- SHORT EXERCISE
Make an exact copy of the lines below.
· · · ·
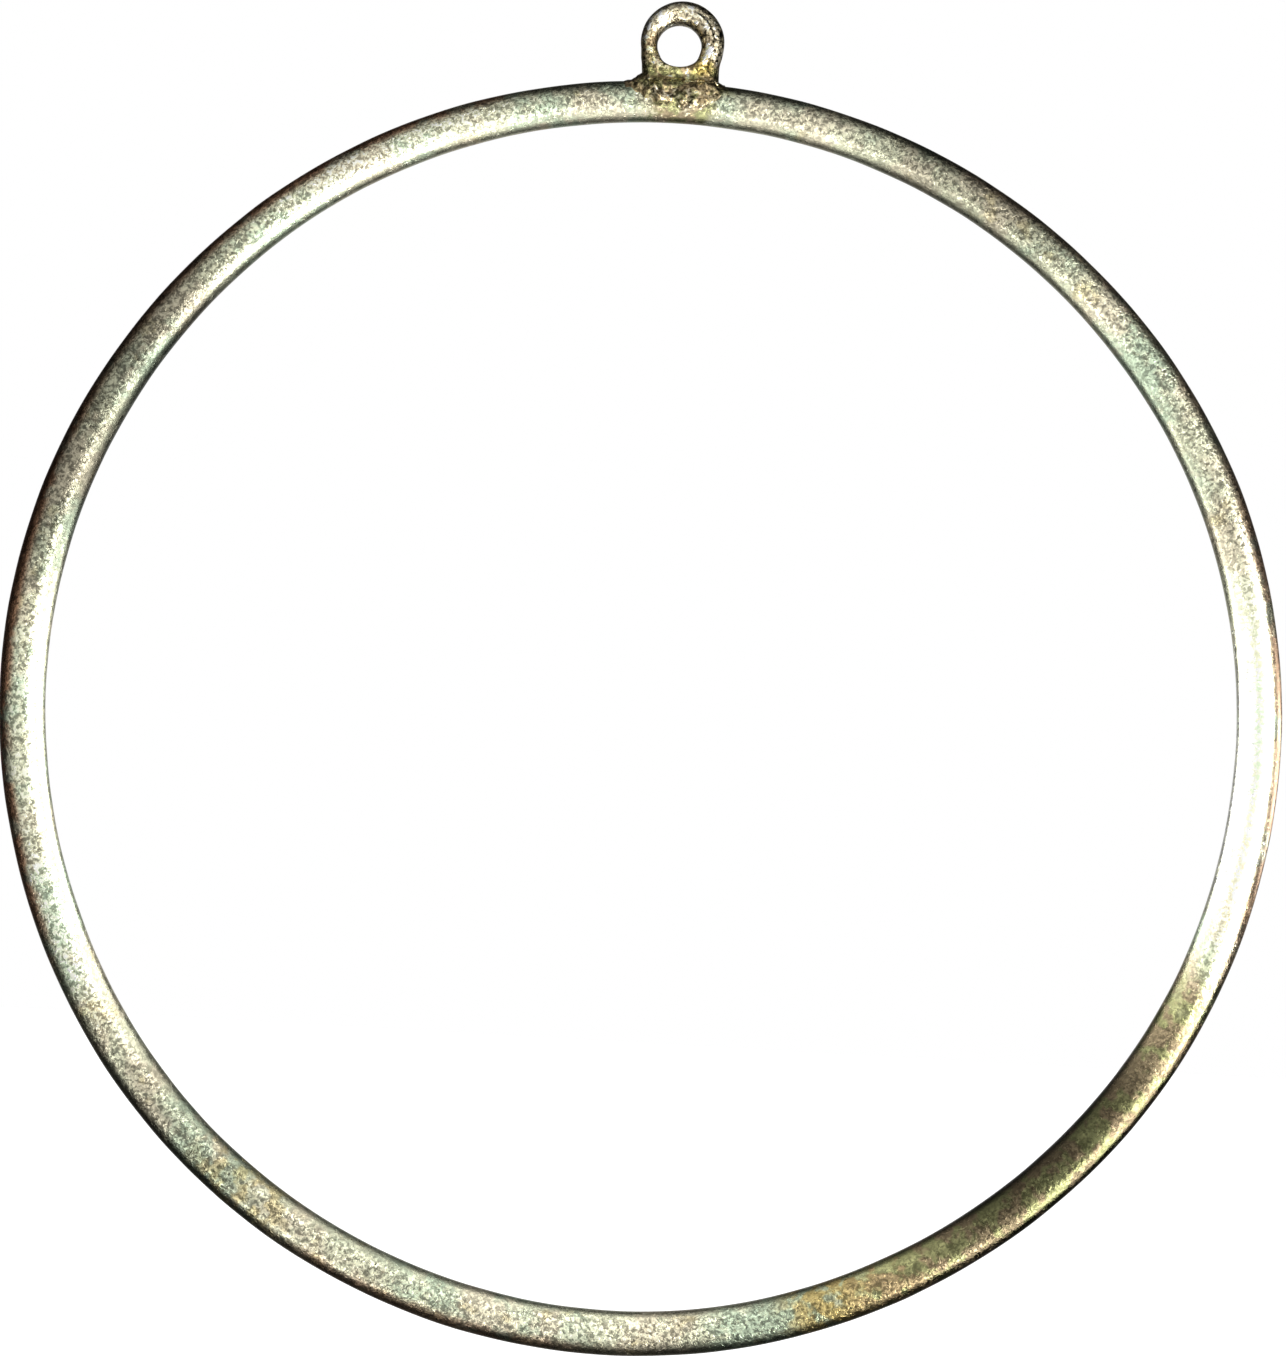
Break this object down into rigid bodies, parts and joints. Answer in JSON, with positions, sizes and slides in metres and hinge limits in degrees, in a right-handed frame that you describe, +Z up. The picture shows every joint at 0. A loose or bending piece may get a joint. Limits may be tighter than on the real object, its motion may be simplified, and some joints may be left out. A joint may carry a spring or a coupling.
{
  "type": "hanging wreath hoop",
  "caption": "Round solid-bar brass hoop with a small flat hanging eye brazed on top, for binding flowers and foliage onto.",
  "frame": {"origin": "centre of the hanging hole in the eye, midway through its thickness", "axes": "+Z up from the hoop's centre through the hole, +Y from the front to the back along the hole's axis, +X to the right as seen from the front"},
  "size_m": [0.2, 0.007, 0.2129],
  "materials": {
    "bar_brass": "satin pale brass with a fine rough grain",
    "eye_brass": "satin pale brass, darker in its hollows",
    "braze_filler": "dull, lumpy, slightly yellower brass"
  },
  "bodies": {
    "root": {"hoop_bar": "bar_brass", "hoop_end_braze": "braze_filler", "hanging_eye": "eye_brass", "saddle_braze": "braze_filler", "left_braze_fillet": "braze_filler", "right_braze_fillet": "braze_filler", "front_braze_bead": "braze_filler", "back_braze_bead": "braze_filler"}
  },
  "joints": []
}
· · · ·
- CORRECT RESULT
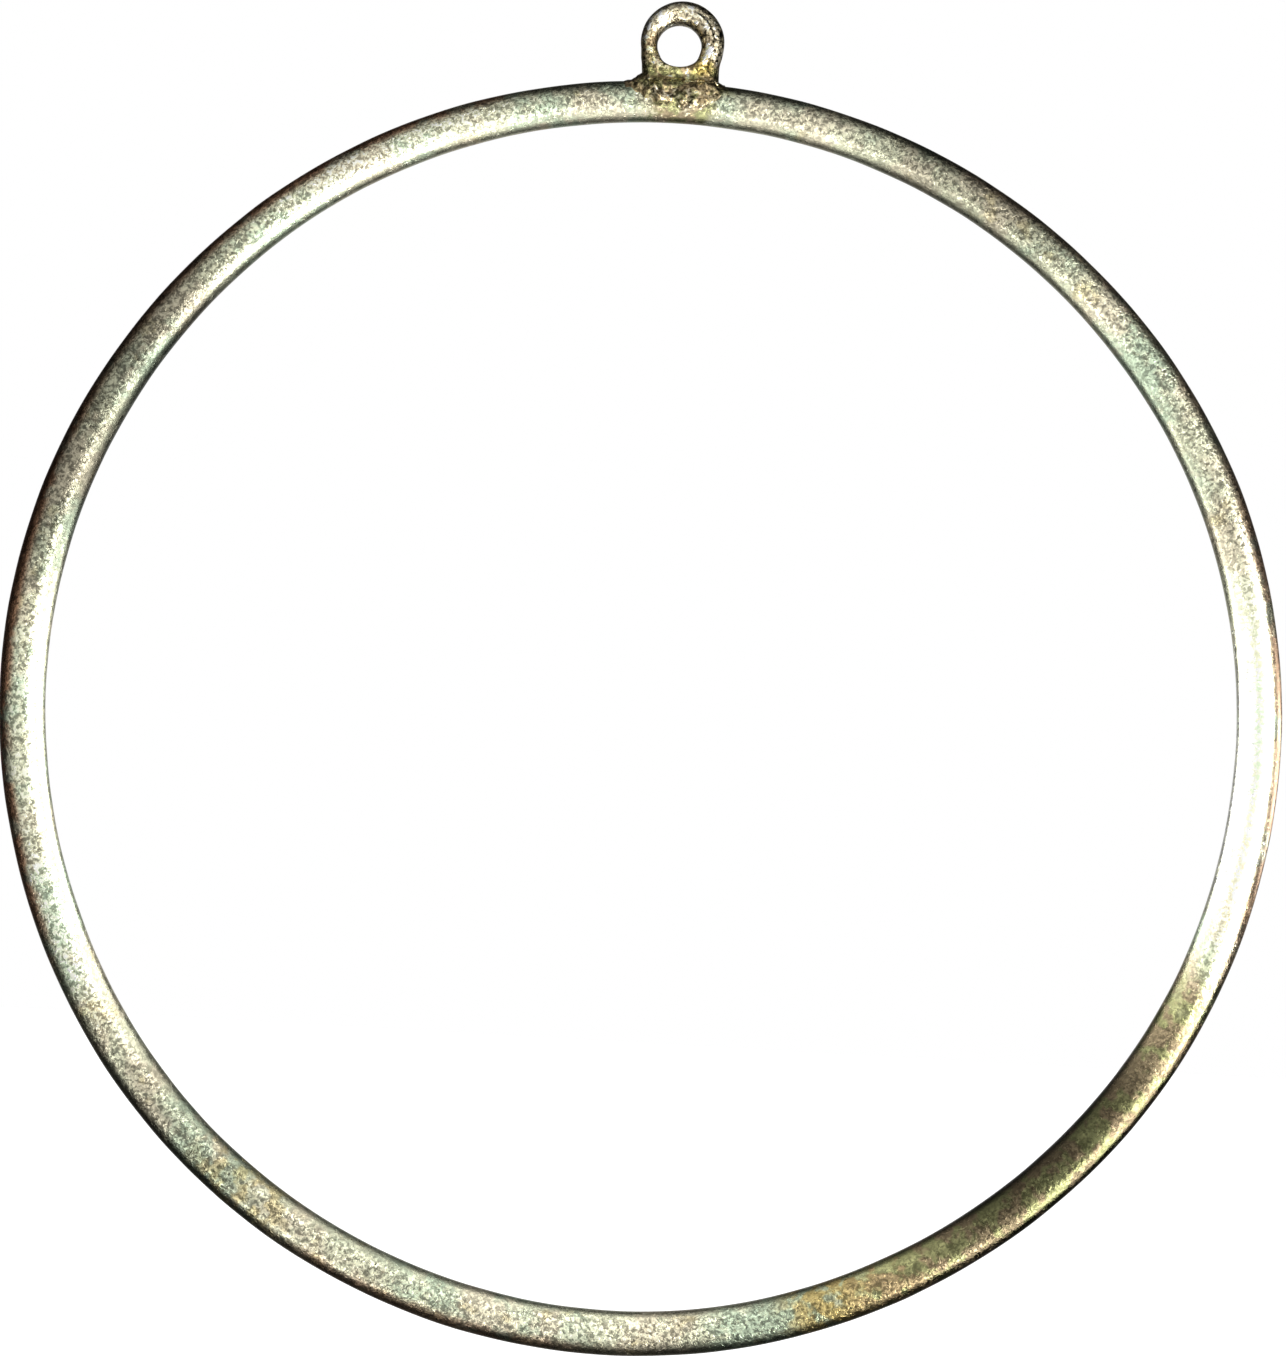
Break this object down into rigid bodies, parts and joints. Answer in JSON, with positions, sizes and slides in metres and hinge limits in degrees, in a right-handed frame that you describe, +Z up. The picture shows every joint at 0. A loose or bending piece may get a joint. Limits may be tighter than on the real object, its motion may be simplified, and some joints may be left out. A joint may carry a spring or a coupling.
{
  "type": "hanging wreath hoop",
  "caption": "Round solid-bar brass hoop with a small flat hanging eye brazed on top, for binding flowers and foliage onto.",
  "frame": {"origin": "centre of the hanging hole in the eye, midway through its thickness", "axes": "+Z up from the hoop's centre through the hole, +Y from the front to the back along the hole's axis, +X to the right as seen from the front"},
  "size_m": [0.2, 0.007, 0.2129],
  "materials": {
    "bar_brass": "satin pale brass with a fine rough grain",
    "eye_brass": "satin pale brass, darker in its hollows",
    "braze_filler": "dull, lumpy, slightly yellower brass"
  },
  "bodies": {
    "root": {"hoop_bar": "bar_brass", "hoop_end_braze": "braze_filler", "hanging_eye": "eye_brass", "saddle_braze": "braze_filler", "left_braze_fillet": "braze_filler", "right_braze_fillet": "braze_filler", "front_braze_bead": "braze_filler", "back_braze_bead": "braze_filler"}
  },
  "joints": []
}